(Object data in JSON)
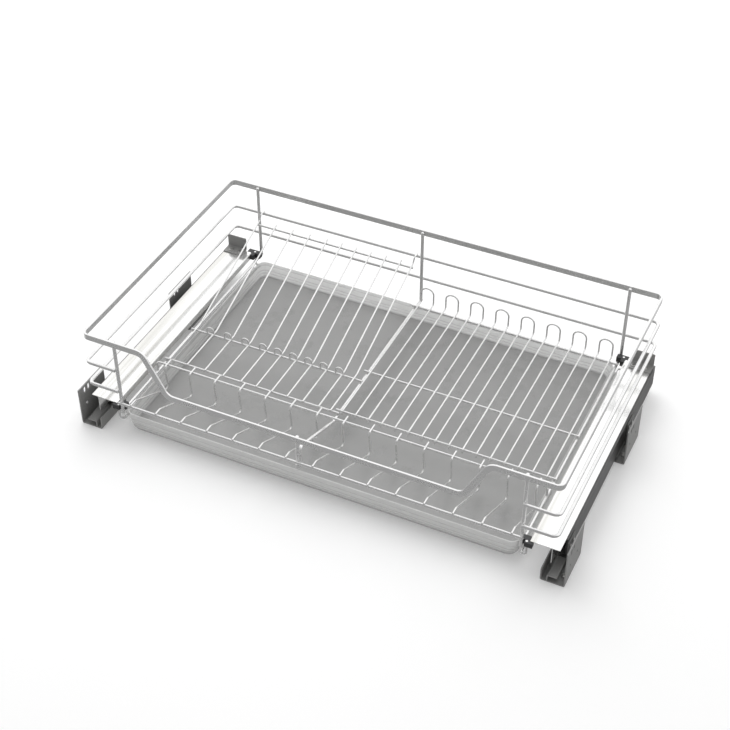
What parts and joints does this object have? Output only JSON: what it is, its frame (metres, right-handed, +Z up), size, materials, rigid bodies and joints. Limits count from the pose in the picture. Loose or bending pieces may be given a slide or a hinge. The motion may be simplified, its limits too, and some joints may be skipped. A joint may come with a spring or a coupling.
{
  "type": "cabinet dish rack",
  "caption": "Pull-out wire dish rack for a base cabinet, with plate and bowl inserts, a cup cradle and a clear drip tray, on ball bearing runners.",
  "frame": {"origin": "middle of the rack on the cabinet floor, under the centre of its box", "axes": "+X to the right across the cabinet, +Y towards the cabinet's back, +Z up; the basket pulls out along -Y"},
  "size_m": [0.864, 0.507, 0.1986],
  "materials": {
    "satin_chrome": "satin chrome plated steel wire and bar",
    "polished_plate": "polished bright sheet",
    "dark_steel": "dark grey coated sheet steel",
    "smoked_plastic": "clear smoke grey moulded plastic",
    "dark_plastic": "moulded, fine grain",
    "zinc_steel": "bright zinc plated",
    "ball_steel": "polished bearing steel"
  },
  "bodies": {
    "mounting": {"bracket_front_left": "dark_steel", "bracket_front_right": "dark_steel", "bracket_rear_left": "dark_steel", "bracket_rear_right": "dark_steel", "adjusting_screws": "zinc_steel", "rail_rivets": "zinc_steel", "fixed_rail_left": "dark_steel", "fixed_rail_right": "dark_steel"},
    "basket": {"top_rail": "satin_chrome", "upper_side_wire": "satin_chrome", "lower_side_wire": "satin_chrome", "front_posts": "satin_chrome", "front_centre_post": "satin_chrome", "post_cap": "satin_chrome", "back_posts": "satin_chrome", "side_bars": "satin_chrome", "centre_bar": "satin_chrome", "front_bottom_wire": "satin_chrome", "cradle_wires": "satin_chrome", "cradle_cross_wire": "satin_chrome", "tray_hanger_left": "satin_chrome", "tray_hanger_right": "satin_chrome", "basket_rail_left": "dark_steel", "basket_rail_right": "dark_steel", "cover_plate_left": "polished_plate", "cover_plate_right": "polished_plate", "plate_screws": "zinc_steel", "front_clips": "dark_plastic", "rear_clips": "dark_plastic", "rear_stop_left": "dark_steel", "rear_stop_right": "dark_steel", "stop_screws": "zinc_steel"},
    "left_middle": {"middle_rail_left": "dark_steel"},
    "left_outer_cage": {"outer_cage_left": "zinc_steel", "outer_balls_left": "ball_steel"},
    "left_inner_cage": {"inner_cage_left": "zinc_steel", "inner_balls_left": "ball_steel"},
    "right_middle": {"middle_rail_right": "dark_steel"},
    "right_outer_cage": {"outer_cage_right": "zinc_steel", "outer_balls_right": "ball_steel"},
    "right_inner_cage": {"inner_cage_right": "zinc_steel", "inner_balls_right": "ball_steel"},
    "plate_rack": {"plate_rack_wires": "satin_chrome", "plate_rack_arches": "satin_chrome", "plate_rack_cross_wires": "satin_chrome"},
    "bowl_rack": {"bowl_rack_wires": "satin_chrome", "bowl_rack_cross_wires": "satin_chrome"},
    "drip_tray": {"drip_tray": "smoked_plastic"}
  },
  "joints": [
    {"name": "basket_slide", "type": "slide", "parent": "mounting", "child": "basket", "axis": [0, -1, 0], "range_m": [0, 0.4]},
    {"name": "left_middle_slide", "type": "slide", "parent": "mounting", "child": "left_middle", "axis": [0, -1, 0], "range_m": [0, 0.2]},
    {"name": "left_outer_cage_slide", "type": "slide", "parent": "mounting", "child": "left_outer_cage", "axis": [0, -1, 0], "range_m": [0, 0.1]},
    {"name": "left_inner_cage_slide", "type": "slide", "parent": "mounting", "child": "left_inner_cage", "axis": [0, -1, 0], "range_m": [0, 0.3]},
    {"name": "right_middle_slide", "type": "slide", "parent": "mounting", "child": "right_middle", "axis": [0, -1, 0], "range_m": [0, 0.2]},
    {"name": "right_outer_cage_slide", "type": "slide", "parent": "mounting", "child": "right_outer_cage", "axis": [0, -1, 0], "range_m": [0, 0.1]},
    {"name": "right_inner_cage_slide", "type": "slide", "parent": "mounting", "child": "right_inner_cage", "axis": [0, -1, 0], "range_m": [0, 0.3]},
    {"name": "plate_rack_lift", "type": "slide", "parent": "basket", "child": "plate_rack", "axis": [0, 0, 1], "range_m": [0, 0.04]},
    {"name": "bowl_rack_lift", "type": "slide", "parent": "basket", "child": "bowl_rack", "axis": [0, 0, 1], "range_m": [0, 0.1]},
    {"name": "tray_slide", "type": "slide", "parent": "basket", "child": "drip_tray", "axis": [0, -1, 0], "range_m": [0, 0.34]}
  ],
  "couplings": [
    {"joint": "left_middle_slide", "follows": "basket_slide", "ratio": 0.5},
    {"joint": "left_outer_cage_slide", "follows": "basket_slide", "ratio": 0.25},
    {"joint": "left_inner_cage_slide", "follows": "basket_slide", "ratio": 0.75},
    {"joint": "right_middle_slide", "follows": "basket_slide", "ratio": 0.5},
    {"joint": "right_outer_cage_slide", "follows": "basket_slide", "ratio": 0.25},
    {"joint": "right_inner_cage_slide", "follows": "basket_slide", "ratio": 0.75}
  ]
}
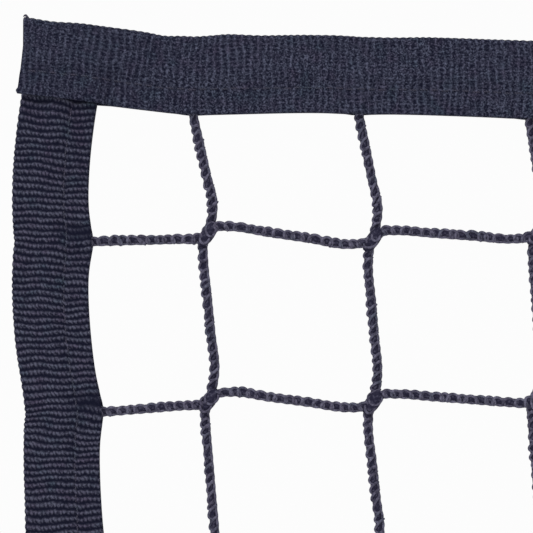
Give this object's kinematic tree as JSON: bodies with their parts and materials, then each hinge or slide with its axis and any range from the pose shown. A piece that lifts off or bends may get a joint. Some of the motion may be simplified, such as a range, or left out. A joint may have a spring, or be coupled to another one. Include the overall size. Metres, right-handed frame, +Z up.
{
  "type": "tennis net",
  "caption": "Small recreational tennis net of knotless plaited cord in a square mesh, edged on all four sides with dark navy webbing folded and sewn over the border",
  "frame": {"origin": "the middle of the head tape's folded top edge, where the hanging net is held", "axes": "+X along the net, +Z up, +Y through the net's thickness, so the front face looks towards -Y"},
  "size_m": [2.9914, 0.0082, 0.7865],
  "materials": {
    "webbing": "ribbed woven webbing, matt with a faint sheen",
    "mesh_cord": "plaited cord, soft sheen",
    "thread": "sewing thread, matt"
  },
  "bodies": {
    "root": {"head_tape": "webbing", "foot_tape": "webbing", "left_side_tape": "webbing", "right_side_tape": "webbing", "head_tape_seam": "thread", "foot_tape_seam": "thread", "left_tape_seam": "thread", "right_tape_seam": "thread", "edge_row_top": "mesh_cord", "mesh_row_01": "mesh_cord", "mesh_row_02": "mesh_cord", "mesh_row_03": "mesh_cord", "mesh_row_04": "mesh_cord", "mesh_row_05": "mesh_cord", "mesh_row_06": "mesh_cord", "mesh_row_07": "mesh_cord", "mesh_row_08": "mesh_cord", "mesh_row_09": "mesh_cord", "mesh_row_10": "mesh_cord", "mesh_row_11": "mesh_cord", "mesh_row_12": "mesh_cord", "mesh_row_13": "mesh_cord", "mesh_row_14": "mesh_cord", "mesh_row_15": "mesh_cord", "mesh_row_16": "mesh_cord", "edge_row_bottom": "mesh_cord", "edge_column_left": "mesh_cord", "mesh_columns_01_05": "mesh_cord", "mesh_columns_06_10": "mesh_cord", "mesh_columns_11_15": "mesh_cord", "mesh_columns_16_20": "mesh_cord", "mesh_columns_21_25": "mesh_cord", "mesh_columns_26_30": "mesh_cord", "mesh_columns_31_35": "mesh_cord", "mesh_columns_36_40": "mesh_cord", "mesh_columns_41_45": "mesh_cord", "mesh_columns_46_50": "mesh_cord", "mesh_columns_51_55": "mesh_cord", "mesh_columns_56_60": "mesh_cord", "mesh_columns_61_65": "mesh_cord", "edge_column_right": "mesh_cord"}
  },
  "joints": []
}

» Task objective: Collect every line with the string "joints" from the records, and copy each.

» Expected answer:
What parts and joints does this object have? Output only JSON: what it is, its frame (metres, right-handed, +Z up), size, materials, rigid bodies and joints. Limits count from the pose in the picture. Loose or bending pieces may be given a slide or a hinge. The motion may be simplified, its limits too, and some joints may be skipped. A joint may come with a spring or a coupling.
  "joints": [
  "joints": []